January 22nd, 2003


Kevin Mitnick

I have no sympathy for Kevin Mitnick. On the list of things I care about, he stands somewhere below getting a new stop light in Harvard, Iowa.

Pete Rose should not be reinstated

According to ESPN, the Commissioner of Baseball, Bud Selig, requires three things from Pete Rose in order to reinstate him (which would have the side effect of making him eligible for the Hall of Fame). The first term is that he admit he bet on baseball games. The second is that he apologize for his behavior. And the third is a probationary period during which he will be expected to show true contrition. According to the story, if Rose can meet those terms, Selig will reinstate him.

That is extremely wrong. Pete Rose is one of the great players of all-time. However, I am of the opinion that gambling on the game and taking compensation to harm the competition is the greatest foul in sport. Worse than taking drugs to improve ones performance as an athlete. At least in that case the miscreant is subverting the rules to gain an advantage. But subverting the rules to be at a disadvantage (which is what gambling on your own sport does) makes the contest no longer a contest.

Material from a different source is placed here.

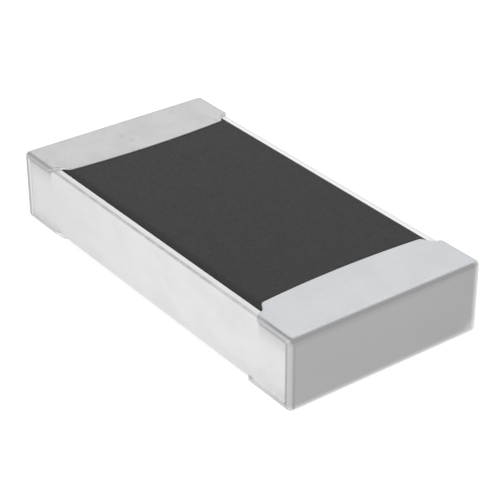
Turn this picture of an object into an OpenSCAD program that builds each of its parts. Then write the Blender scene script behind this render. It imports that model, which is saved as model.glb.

Pete Rose bet on baseball. He subverted the point of the game for years. After agreeing to let the MLB put him on the ineligible list, he denied for 13 years that he bet on baseball. And the Commissioner expects us to believe that 8 months of saying I'm sorry makes up for this? I know that something like 75% of the American public agrees with this, but they do not know what kind of Pandora's Box they are opening. Pete Rose should never be allowed to work in professional baseball again. Ever. Find another line of work, Pete. If we let you back in, we have to let back in every other athlete who throws games as well.

And for that matter, Shoeless Joe Jackson should not be reinstated either. Yes, he played better than he should have if he was throwing a World Series game. However, he accepted money from a gambler to throw the game. And he knew others were doing so. He kept quiet. Perhaps he returned the money and disavowed the conspiracy. His disavowal didn't go far enough. If I walk on the field knowing my teammates are fixing the game, then I am just as guilty. The man should have revealed his knowledge.